M.S. in Computer Science
University of Texas at Austin, Dec 2004

Study in Computer Science Education
University of Texas at Austin, Aug 02 - Dec 03

B.S. in honors Computer Science and Mathematics, minor in Spanish
University of Arizona, Dec 2001

Work Experience

IBM TJ Watson, Research Intern in The Dynamic Optimization Group, June - Dec 2007
At IBM, I worked on a project to optimize page faults in memory-constrained environments through the cooperation of the garbage collector and operating system by changing how the collector traverses and organizes objects.

Intel Corporation, Research Intern in The Managed Runtime Division, June - Dec 2005
At Intel, I was trying to make a Java virtual machine cache-coherent non-uniform memory access (cc-NUMA) aware with dynamic profile-guided object migration. We used hardware performance monitors to inform migration of objects between threads with the garbage collector.

Teaching Experience

De Hogeschool West-Vlaanderen Industriële Wetenschappen in Kortrijk, Belgium, Professor teaching C++ Computer Programming in Fall 2012 and Fall 2013
I organized and taught 18 hours of C++ to masters students as an introduction to the GPU graphics programming course, including weekly programming assignments, labs with exercises, and a final exam.

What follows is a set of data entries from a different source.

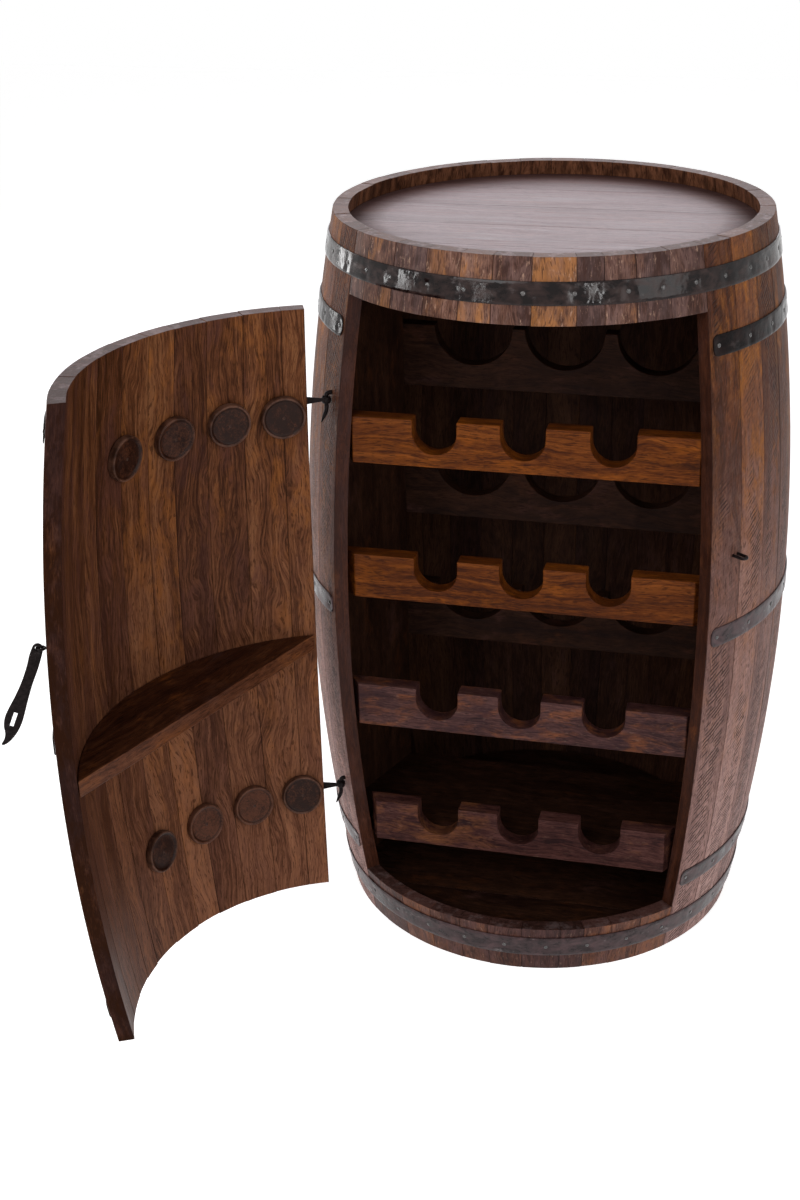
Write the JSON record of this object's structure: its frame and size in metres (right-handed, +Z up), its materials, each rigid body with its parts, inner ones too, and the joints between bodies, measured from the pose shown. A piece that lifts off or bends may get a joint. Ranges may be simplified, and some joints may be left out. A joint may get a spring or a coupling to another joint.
{
  "type": "barrel bar cabinet",
  "caption": "Upright wine barrel made into a bottle cabinet: hinged stave door with shelf and discs, notched bottle rack inside, iron hoops and a hasp.",
  "frame": {"origin": "on the floor under the centre of the barrel's foot; the base head's underside is 6 mm above it", "axes": "+Z up along the barrel's axis; the shut door's middle faces -Y; +X to the right seen from the door"},
  "size_m": [0.6969, 0.7892, 0.8],
  "materials": {
    "stave_wood": "weathered and oiled, saw-marked",
    "door_wood": "satin oiled",
    "rack_wood": "satin oiled",
    "head_wood": "satin varnish",
    "disc_wood": "satin oiled",
    "hoop_iron": "blackened, worn at the edges",
    "nail_iron": "blackened",
    "hinge_iron": "aged black",
    "hasp_iron": "aged black"
  },
  "bodies": {
    "barrel": {"base_head": "head_wood", "base_hoop": "hoop_iron", "catch_staple": "hasp_iron", "hinge_hook_lower": "hinge_iron", "hinge_hook_upper": "hinge_iron", "hoop_nails": "nail_iron", "lintel_staves": "stave_wood", "lower_hoop": "hoop_iron", "middle_hoop": "hoop_iron", "rack_bar_1": "rack_wood", "rack_bar_2": "rack_wood", "rack_bar_3": "rack_wood", "rack_bar_4": "rack_wood", "rack_shelf": "rack_wood", "rear_bar_1": "rack_wood", "rear_bar_2": "rack_wood", "rear_bar_3": "rack_wood", "side_panel_left": "rack_wood", "side_panel_right": "rack_wood", "sill_staves": "stave_wood", "staves_back_left": "stave_wood", "staves_back_right": "stave_wood", "staves_left": "stave_wood", "staves_right": "stave_wood", "top_head": "head_wood", "top_hoop": "hoop_iron", "upper_hoop": "hoop_iron"},
    "door": {"disc_screws": "hinge_iron", "door_disc_01": "disc_wood", "door_disc_02": "disc_wood", "door_disc_03": "disc_wood", "door_disc_04": "disc_wood", "door_disc_05": "disc_wood", "door_disc_06": "disc_wood", "door_disc_07": "disc_wood", "door_disc_08": "disc_wood", "door_lower_hoop": "hoop_iron", "door_middle_hoop": "hoop_iron", "door_nails": "nail_iron", "door_shelf": "door_wood", "door_stave_01": "door_wood", "door_stave_02": "door_wood", "door_stave_03": "door_wood", "door_stave_04": "door_wood", "door_stave_05": "door_wood", "door_stave_06": "door_wood", "door_stave_07": "door_wood", "door_stave_08": "door_wood", "door_stave_09": "door_wood", "door_stave_10": "door_wood", "door_stave_11": "door_wood", "door_upper_hoop": "hoop_iron", "hasp_eye": "hasp_iron", "hinge_strap_lower": "hinge_iron", "hinge_strap_upper": "hinge_iron", "strap_screws": "hinge_iron"},
    "hasp_sleeve": {"hasp_sleeve": "hasp_iron"},
    "hasp": {"hasp": "hasp_iron"}
  },
  "joints": [
    {"name": "door_swing", "type": "hinge", "parent": "barrel", "child": "door", "pos_m": [-0.20265, -0.15947, 0.4], "axis": [0, 0, -1], "range_deg": [-110.85, 19]},
    {"name": "hasp_turn", "type": "hinge", "parent": "door", "child": "hasp_sleeve", "pos_m": [-0.38401, -0.48531, 0.487], "axis": [0, 0, 1], "range_deg": [-97, 97]},
    {"name": "hasp_swing", "type": "hinge", "parent": "hasp_sleeve", "child": "hasp", "pos_m": [-0.38717, -0.48628, 0.487], "axis": [-0.2949, 0.9555, 0], "range_deg": [-19, 130]}
  ]
}
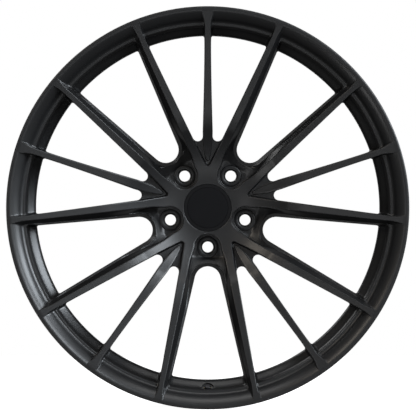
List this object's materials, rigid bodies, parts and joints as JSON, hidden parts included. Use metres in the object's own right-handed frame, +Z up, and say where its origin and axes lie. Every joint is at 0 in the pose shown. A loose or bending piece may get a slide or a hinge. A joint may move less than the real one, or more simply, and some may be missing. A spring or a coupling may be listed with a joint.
{
  "type": "forged road and race wheel rim",
  "caption": "One-piece forged wheel with grouped slim spokes, a stepped lip, a snap-in plain centre cap and a short clamp-in tyre valve.",
  "frame": {"origin": "centre of the hub mounting face", "axes": "-Y towards the outer face of the wheel, +Y towards the car, +Z up, with the valve at the bottom"},
  "size_m": [0.5727, 0.2674, 0.5728],
  "materials": {
    "satin_black": "satin clear coat",
    "cap_black": "satin",
    "spring_steel": "drawn wire",
    "foam_pad": "matt",
    "inlay_black": "satin",
    "valve_brass": "turned",
    "black_rubber": "matt",
    "zinc_steel": "zinc plated",
    "nut_black": "black anodised",
    "red_seal": "matt",
    "valve_cap_black": "black anodised"
  },
  "bodies": {
    "wheel": {"wheel_forging": "satin_black", "valve_stem": "valve_brass", "valve_grommet": "black_rubber", "valve_washer": "zinc_steel", "valve_nut": "nut_black", "core_plug": "valve_brass", "core_barrel": "valve_brass", "core_barrel_seal": "red_seal", "core_spring": "spring_steel"},
    "centre_cap": {"cap_shell": "cap_black", "cap_spring_ring": "spring_steel", "cap_adhesive_pad": "foam_pad", "cap_inlay": "inlay_black"},
    "valve_core_pin": {"core_pin": "valve_brass", "core_cup_seal": "black_rubber"},
    "valve_cap_lift": {"valve_cap_liner": "red_seal"},
    "valve_cap": {"valve_cap_shell": "valve_cap_black"}
  },
  "joints": [
    {"name": "centre_cap_pull", "type": "slide", "parent": "wheel", "child": "centre_cap", "axis": [0, -1, 0], "range_m": [0, 0.03]},
    {"name": "core_pin_press", "type": "slide", "parent": "wheel", "child": "valve_core_pin", "axis": [0, 0.788, -0.6157], "range_m": [0, 0.0012], "stiffness_N_per_m": 900, "springref_m": -0.0006},
    {"name": "valve_cap_rise", "type": "slide", "parent": "wheel", "child": "valve_cap_lift", "axis": [0, -0.788, 0.6157], "range_m": [0, 0.00397]},
    {"name": "valve_cap_turn", "type": "hinge", "parent": "valve_cap_lift", "child": "valve_cap", "pos_m": [0, -0.05885, -0.2581], "axis": [0, -0.788, 0.6157], "range_deg": [0, 1800]}
  ],
  "couplings": [
    {"joint": "valve_cap_turn", "follows": "valve_cap_rise", "rad_per_m": 7913.3}
  ]
}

University of Texas at Austin, Assistant Instructor teaching Introduction to Computer Programming: C++, Fall 2009 and Spring 2010
I designed a course to introduce the C++ language to students who had prior programming experience in other languages. I taught the 1 credit semester class focusing on the details of C++, including weekly programming assignments and quizzes.

University of Texas at Austin, Graduate Teaching Assistant Fall 02 - Spring 04
I was a teaching assistant for the following classes under Dr. Steve Keckler: Honors Computer Organization and Honors Computer Architecture, and under Dr. Roger Priebe: Computer Fluency and Elements of Computing and Programming. I received annual TA Excellence Award from department of CS under Dr. Keckler. I taught the building blocks of computer systems, architecture fundamentals, introductory programming in Java, and the basics of computing to non-majors.


  • I ran 2 half-marathons in Austin, Texas. I have participated in several sprint triathlons begining in May 2008, and an olympic triathlon in May 2010.
  • I earned my black belt in Kung Fu in December of 2006.
  • I have been to every continent and have traveled extensively, as I enjoy the thrill of discovering new cultures and places.
  • Some of my other hobbies include hiking, kayaking, camping, dancing, scuba-diving, yoga, and rock climbing.